Milei aprovechó el foro de Davos para indicar a los empresarios, que esperaban sus palabras con expectación, que occidente está en peligro por el avance del colectivismo socialista. Acusó a los políticos de esta rendición a los errores del socialismo, pero no a los empresarios. A éstos, hiperbólicamente, los llamó héroes, benefactores sociales, creadores de riqueza. Incluso les ofreció un reaseguro moral, al indicarles que la ambición que los moviliza no es mala, inmoral, sino que la búsqueda de ganancia mediante la producción de bienes es la manera más virtuosa de contribuir al bienestar general. Lo opuesto son los políticos y sus socios, una casta perversa que sólo busca el poder. Aceptó que algunos tal vez caen en el error inadvertidamente, de buena voluntad, pero la mayoría lo hacen por afán de poder.

Estas afirmaciones no fueron caprichosas ni arbitrarias; como aclaró al comienzo del discurso, la evidencia empírica es incuestionable. Consecuentemente, abonó sus dichos con las habituales estadísticas económicas, las mismas que repite siempre, que por su generalidad son difíciles de constatar. Sobre estos datos económicos, exclusivamente, volvió a sostener de manera discutible que, cuando la Argentina abrazó el modelo de la libertad, en la edad de oro del liberalismo histórico, llegó a ser la primera potencia mundial. En esto fue fiel a uno de sus rasgos típicos: nunca opina, afirma de manera enfática e indiscutible, fundado en datos que maneja a gusto, de manera que quien ose discutir sus aseveraciones pueda ser acusado de ignorante, necio o interesado.

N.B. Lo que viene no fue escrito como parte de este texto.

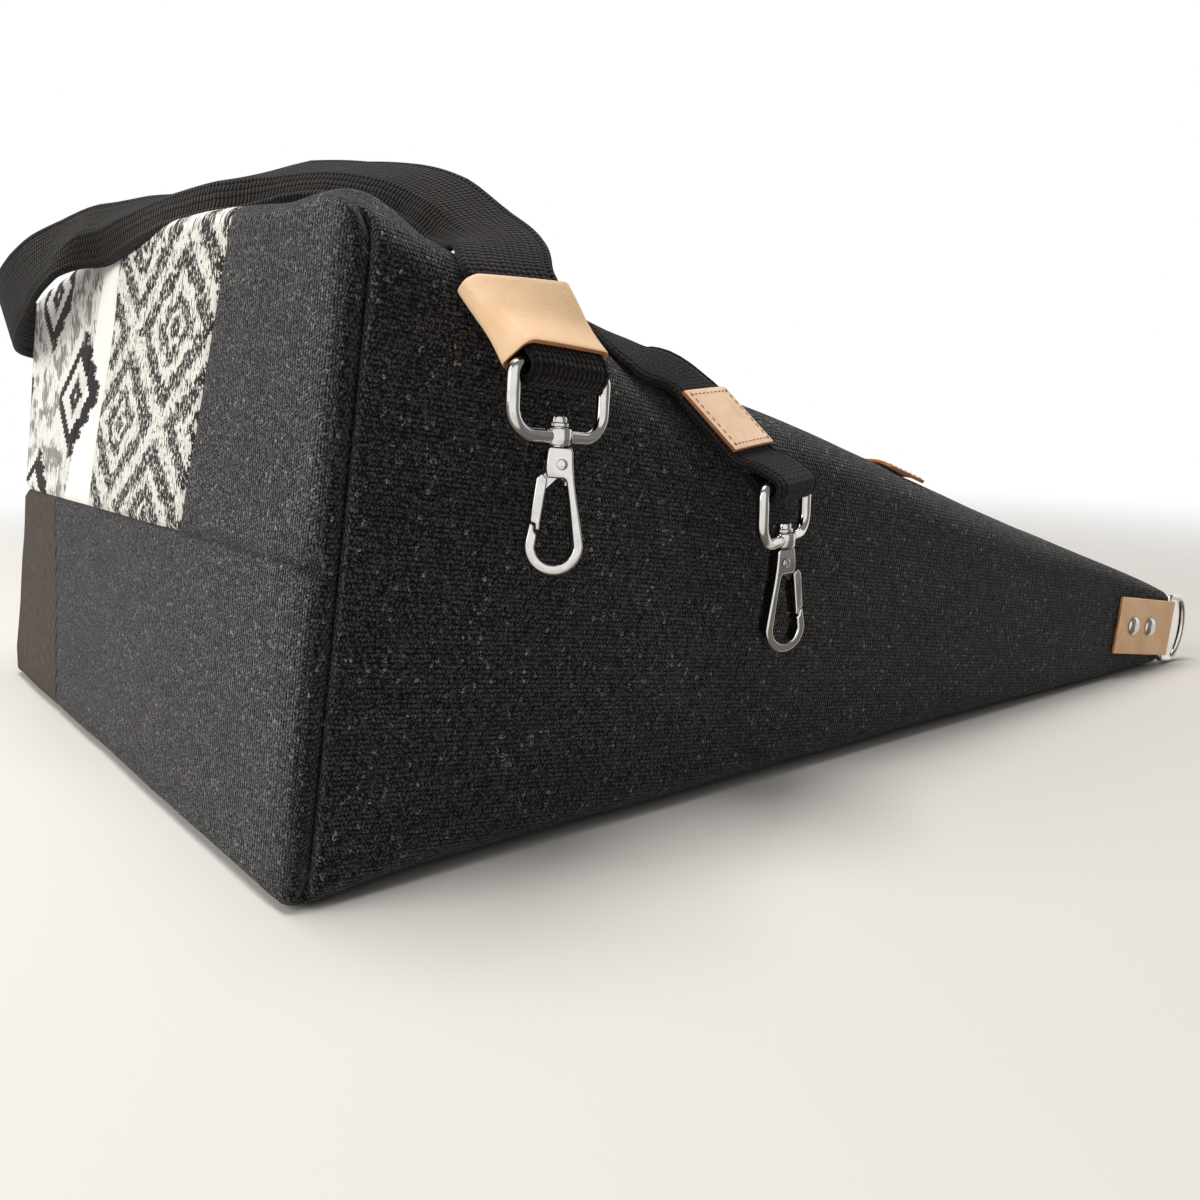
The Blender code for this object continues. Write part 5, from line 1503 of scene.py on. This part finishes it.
def ring_wire(name, side, body, replaced):
    edge, towards, outward = side_frame(side)
    half = (RING_INNER_WIDTH + RING_WIRE) / 2
    shape = arc_points(RING_CORNER, -half + RING_CORNER, RING_CORNER, -pi, -pi / 2, 8)
    for k in range(33):
        angle = -pi / 2 + pi * k / 32
        shape.append((RING_REACH * (0.45 + 0.55 * cos(angle)), half * sin(angle)))
    shape += arc_points(RING_CORNER, half - RING_CORNER, RING_CORNER, pi / 2, pi, 8)
    shape += [(0.0, half * t) for t in (0.5, 0.0, -0.5)]
    data = tube([Vector((a, 0.0, b)) for a, b in shape], RING_WIRE / 2, normal=Vector((0, 1, 0)))
    turn = Matrix((towards, FRONT.cross(towards), FRONT)).transposed().to_4x4()
    place = Matrix.Translation(edge + towards * RING_CENTRE - outward * WALL / 2) @ turn
    finished(moved(data, place, NICKEL), name, body, [replaced], 60)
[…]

Cabe suponer que estas advertencias, en tono admonitorio, no deben haber caído muy bien en gran parte de sus oyentes. Sobre todo, porque las naciones que estos empresarios representan son las más prósperas del planeta, y en ellas, liberales o socialdemócratas, el Estado tiene un papel protagónico en la vida económica y social. Y estos empresarios, que en muchos casos hacen alegremente negocios con esos Estados, son eficientes generadores de riqueza, propia y ajena. Intentar convencerlos de que el Estado -la política, en suma- es el gran enemigo de la prosperidad y la riqueza, probablemente no haya sido una idea bien recibida.

El ideólogo moralista

Aceptemos que Milei fue a Davos para darse el gusto de dar una clase magistral a un público selecto. Pero esto confirma lo que venimos sosteniendo. Milei tiene una visión unidimensional de la realidad, que se ve teñida de un cariz moralizante. La sociedad se divide entre los que hacen el bien a los demás -produciendo más y mejores bienes al mejor precio, concepción mileísta del bien común-, y los que se empeñan viciosamente en llevar a las sociedades por el mal camino del colectivismo y la justicia social. Estos son todos castas interesadas y perversas. Esta faceta moralista se hace presente en su discurso de manera recurrente. No es cuestión de ideas divergentes acerca de la economía y la política, sino de modelos virtuosos y modelos viciosos, entre los cuales no hay lugar para diálogo o negociación. Es una lucha a todo o nada.

Es este un perfil problemático, que genera una permanente desconfianza hacia Milei. Los atisbos de pragmatismo y cintura política, tanto en la campaña como en la negociación para que la ley ómnibus sea aprobada, son engañosos y temporales. Lo permanente es su personalidad ideologizada, que lo lleva a concebir la realidad política con la racionalidad abstracta de un teórico y el afán moralizador de un cruzado por la causa de la libertad. Ello lo convierte, por definición, en alguien intransigente metido a actuar en un ámbito como la política, en la que la intransigencia es una cualidad como mínimo discutible y poco recomendable. Intransigencia que puede acentuarse cuando sus propuestas encuentran resistencia, sea la oposición parlamentaria o las movilizaciones masivas como la del miércoles.

Pregunta: ¿qué va a hacer Milei si la oposición rechaza sus propuestas? ¿Negociará o se plantará firme en su intransigencia? ¿Y qué sucederá si tiene éxito y sus reformas son aprobadas? Tal vez esta posibilidad sea más preocupante. Hasta hoy, muchos apoyan su gobierno no por convencidos libertarios, sino por creer que las medidas propuestas son las más adecuadas para salir de la crisis. Pero si las reformas son aprobadas y dan inicio a un periodo de crecimiento y prosperidad, ¿quién frenará el fervor ultrarreformista de un ideólogo moralista?

* El autor es profesor universitario de Historia de las Ideas Políticas.